1950s dress by Norman Norell, worn by Michelle Obama during “Christmas in Washington,” 2010. Estimate: $30,000-60,000

Norell himself was a trailblazer, elevating American couture to the level of the Parisian fashion houses while dressing starlets like Marilyn Monroe, Lauren Bacall, Lena Horne and even First Lady Jackie Kennedy. Nicknamed the “American Balenciaga,” he combined European couture with a distinctly American eye, remaking the idea of ready-to-wear by imbuing it with glamor.

The dress, coming to auction at Sotheby’s in Fashion Icons, part of The Luxury Edit, is an understated beauty. A sleeveless, fitted bodice with a demure neckline and satin straps combines structure and modesty, yet the dress still feels young and fun. (And on the former First Lady, it showed off her often-talked-about sculpted arms.) The relative simplicity of the top balances out the voluminous midi-length skirt of crinoline and tuille, giving the dress texture, proportion and a bit of whimsy.

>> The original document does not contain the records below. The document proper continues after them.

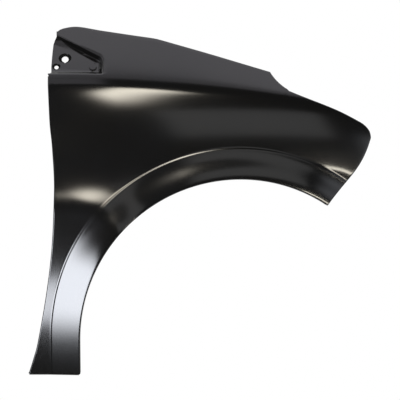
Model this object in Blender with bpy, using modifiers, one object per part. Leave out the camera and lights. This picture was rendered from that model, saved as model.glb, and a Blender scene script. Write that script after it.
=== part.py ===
"""Right-hand front fender of a small hatchback, pressed from one steel sheet.

The shape is drawn in millimetres from the wheel centre: X forward, Y inboard
and Z up, so the painted side faces -Y. The skin is one loft over the wheel
arch. Its outline is drawn in side view, and skin_depth gives how far inboard
each point lies. Folded edges, bolt seats and holes are added to that sheet.
The panel is then moved so that the world origin lies on the flat mounting pad
at its rear upper corner, on the face that bolts to the body.
"""
import math

import bmesh
import bpy
from mathutils import Matrix, Vector

MM = 0.001

# Sheet and wheel arch
SHEET = 0.8
ARCH_RADIUS = 345.0
BAND_WIDTH = 67.0
BAND_FLARE = 0.2
BAND_STEP = 1.2
CREASE_SOFTNESS = 1.0
LEG_BAND_START = 135.0
LEG_BAND_FULL = 160.0
BAND_EASE_ANGLE = 131.0
BAND_EASE_SPAN = 11.0
BAND_EASE_SHARE = 0.6
LEG_BAND_TRIM = 5.3

# Foot and rear edge. Each pair is a height above the wheel centre and how far
# the edge lies behind the crease line there.
FOOT_DROP = 74.0
REAR_EDGE = [(-74, 50), (-37, 38), (0, 28), (104, 9), (206, -3), (322, -7),
             (411, -2), (462, 4), (514, 7.5), (574, 11)]
LEG_TUCK_HEIGHT = 250.0
LEG_TUCK_RADIUS = 1500.0
HAUNCH_HEIGHT = 312.0
HAUNCH_SLOPE = 0.235
HAUNCH_RISE = 60.0
HAUNCH_FALL = 50.0
HAUNCH_START = 112.0
HAUNCH_FULL = 140.0

# Shoulder, which runs from the rear corner forward to the notch
SHOULDER_RISE = 229.0
SHOULDER_HEIGHT = ARCH_RADIUS + SHOULDER_RISE
SHOULDER_LENGTH = 519.0
SHOULDER_FALL = 31.0
SHOULDER_SLOPE = 0.56
SHOULDER_BEND = 5.5
SHOULDER_DROP = 22.0
CROWN_SLOPE = 0.34
CROWN_BEND = 38.0
CROWN_DROP = 62.0
NOSE_SWEEP = 105.0
SWEEP_POWER = 2.6
REAR_TURN_LENGTH = 155.0
REAR_TURN_DEPTH = 9.5
REAR_TURN_START = 380.0
REAR_TURN_RISE = 120.0

# Soft line above the front end of the crease, from which the skin turns down
NOSE_TUCK_START = 68.0
NOSE_TUCK_SPAN = 14.0
NOSE_TUCK_RISE = 20.0
NOSE_TUCK_SLOPE = 0.14
NOSE_TUCK_SOFTNESS = 3.0

# Top edge, as distance forward of the rear corner and height above it
TOP_EDGE = [(13, 98), (26, 105.5), (58, 109.8), (111, 100.5), (181, 89.5),
            (222, 83.5), (239, 80), (287, 66), (357, 45.5), (427, 24.5), (483, 8)]
NOTCH_HOLLOW = 3.6

# Headlight edge, as distance forward of the notch end and height below it
HEADLIGHT_EDGE = [(0, 0), (13, 6), (47, 19.5), (82, 33), (118, 48), (153, 65.5),
                  (171, 76), (183, 90), (186.5, 105)]
BUMPER_BOW = 10.4

# Pocket at the rear upper corner, measured from the rear corner
POCKET_LENGTH = 122.0
POCKET_ROOF_REAR = 89.5
POCKET_ROOF_FALL = 61.0
POCKET_DEPTH = 17.0
SILL_WIDTH = 5.0
ROOF_WIDTH = 11.0
END_WIDTH = 14.0
PAD_SLOPE = 0.87

# Rear edge of the pad, as height above the rear corner and distance forward
PAD_EDGE = [(0, 0), (2, 6.5), (17, 6), (44, 6.2), (69, 7.3), (76, 8.8), (83, 12.7),
            (90.5, 13.7), (98, 13)]

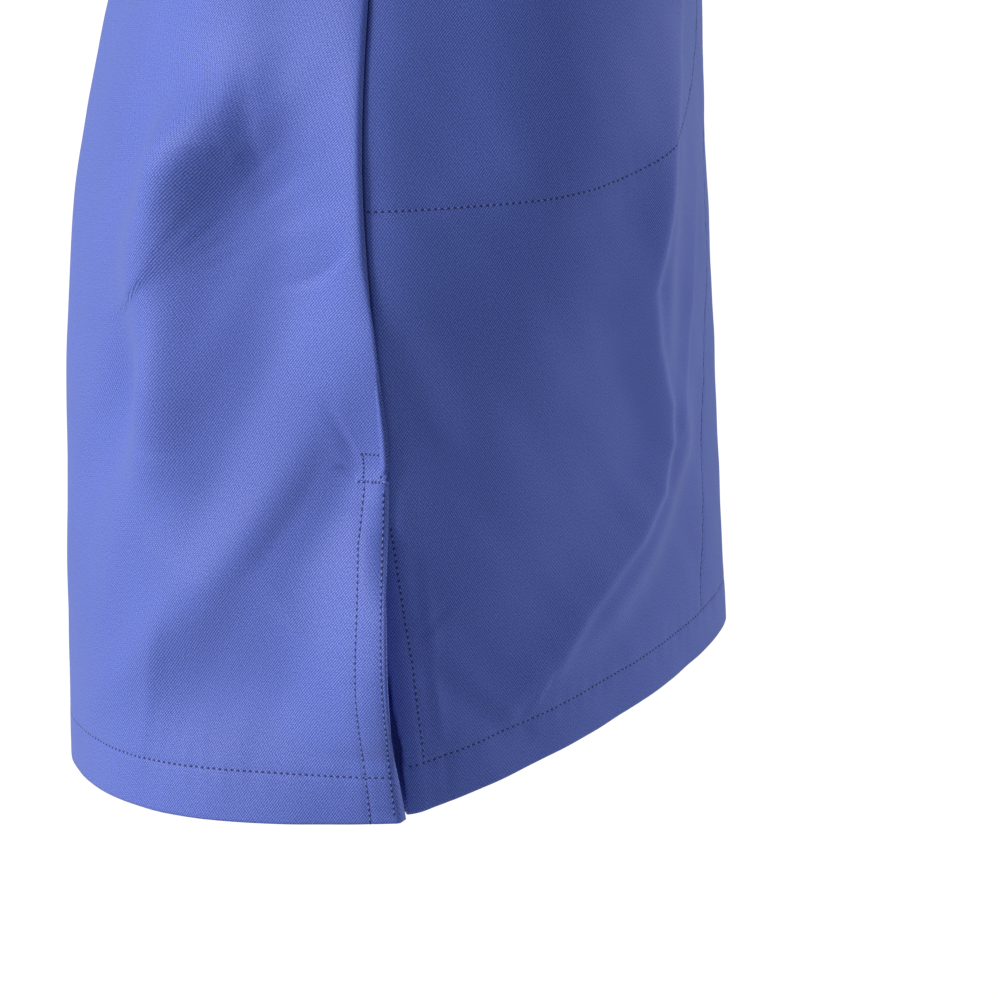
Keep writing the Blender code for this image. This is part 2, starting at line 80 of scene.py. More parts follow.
def two_tones(tree, share, deep, light):
    """The colour of a material, mixed from two by a share."""
    tone = tree.nodes.new("ShaderNodeMix")
    tone.data_type = "RGBA"
    tone.inputs["A"].default_value, tone.inputs["B"].default_value = deep, light
    tree.links.new(share, tone.inputs["Factor"])
    tree.links.new(tone.outputs["Result"], tree.nodes["Principled BSDF"].inputs["Base Color"])


def twill_weave():
    """Share of the light tone and height of a twill, from a UV map in metres."""
    tree = bpy.data.node_groups.new("Twill weave", "ShaderNodeTree")
    tree.interface.new_socket("Cloth", in_out="INPUT", socket_type="NodeSocketVector")
    for name in ("Period", "Angle", "Slub"):
        tree.interface.new_socket(name, in_out="INPUT", socket_type="NodeSocketFloat")
    for name in ("Light", "Height"):
        tree.interface.new_socket(name, in_out="OUTPUT", socket_type="NodeSocketFloat")
    ins, outs = tree.nodes.new("NodeGroupInput"), tree.nodes.new("NodeGroupOutput")
    split = tree.nodes.new("ShaderNodeSeparateXYZ")
    tree.links.new(ins.outputs["Cloth"], split.inputs[0])
    turn = maths(tree, "RADIANS", ins.outputs["Angle"])
    rise, run = maths(tree, "SINE", turn), maths(tree, "COSINE", turn)
    across = maths(tree, "MULTIPLY", split.outputs[0], rise)
    across = maths(tree, "SUBTRACT", across, maths(tree, "MULTIPLY", split.outputs[1], run))
    along = maths(tree, "MULTIPLY", split.outputs[0], run)
    along = maths(tree, "ADD", along, maths(tree, "MULTIPLY", split.outputs[1], rise))
    wobble = noise(tree, ins.outputs["Cloth"], WOBBLE_SCALE, 2.0)
    phase = maths(tree, "DIVIDE", across, ins.outputs["Period"])
    phase = maths(tree, "ADD", phase, maths(tree, "MULTIPLY", wobble, WOBBLE))
    wale = maths(tree, "SINE", maths(tree, "MULTIPLY", phase, 2 * np.pi))
    wale = maths(tree, "MULTIPLY_ADD", wale, 0.5, 0.5)
    step = maths(tree, "DIVIDE", along, ins.outputs["Period"])
    step = maths(tree, "ADD", step, maths(tree, "MULTIPLY", phase, YARN_SHIFT))
    yarn = maths(tree, "SINE", maths(tree, "MULTIPLY", step, 2 * np.pi * YARN_RATE))
    yarn = maths(tree, "MULTIPLY_ADD", yarn, 0.5, 0.5)
    body = maths(tree, "MULTIPLY", wale, maths(tree, "MULTIPLY_ADD", yarn, 0.5, 0.5))
    slub = maths(tree, "SUBTRACT", noise(tree, ins.outputs["Cloth"], SLUB_SCALE, 3.0), 0.5)
    slub = maths(tree, "MULTIPLY", slub, ins.outputs["Slub"])
    tree.links.new(maths(tree, "ADD", body, slub, clamp=True), outs.inputs["Light"])
    tree.links.new(body, outs.inputs["Height"])
    return tree


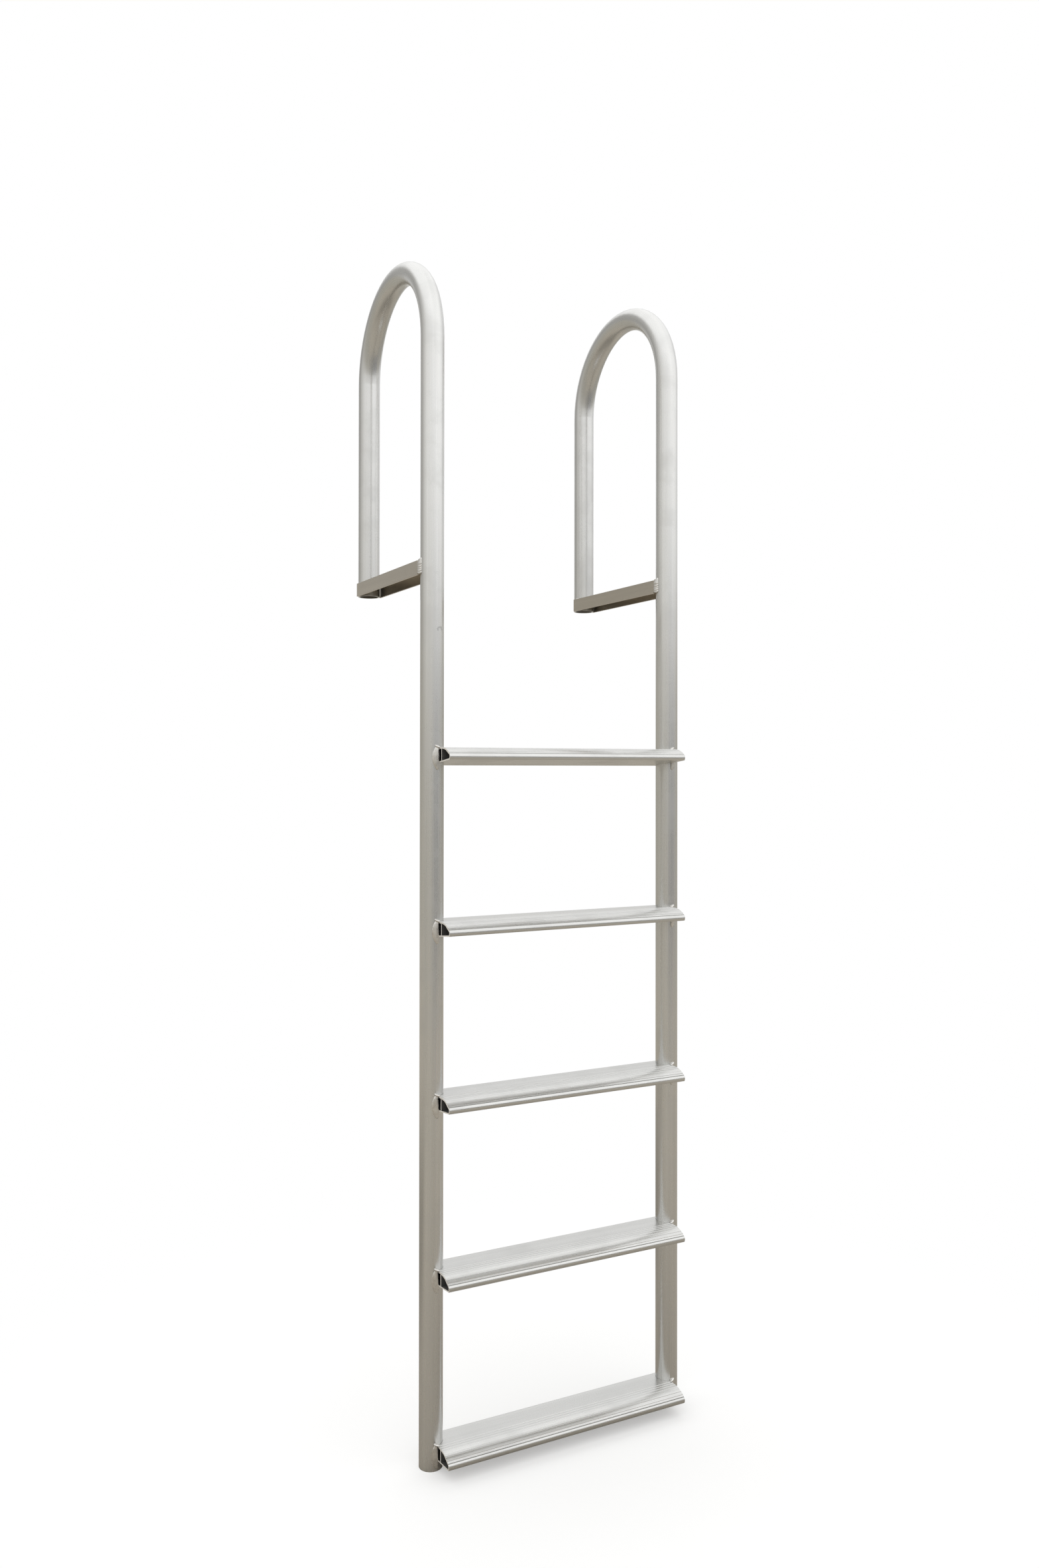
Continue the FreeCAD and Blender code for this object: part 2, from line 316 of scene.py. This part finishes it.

With the cut of the gown, Obama tapped into a model of the 1950s American feminine ideal, well aware that a dress like that had never been worn by a Black woman in her position in the White House. Black women had been in the White House before – as Senators, Congresswomen and dignitaries – but here she was, the first of her kind, wearing a dress from the Civil Rights era. With its origin, she modeled an antidote to constant consumption, showing that luxury and restraint could go hand in hand. Careful as she was in her choices, with one dress Michelle Obama connected the country’s past, present and future.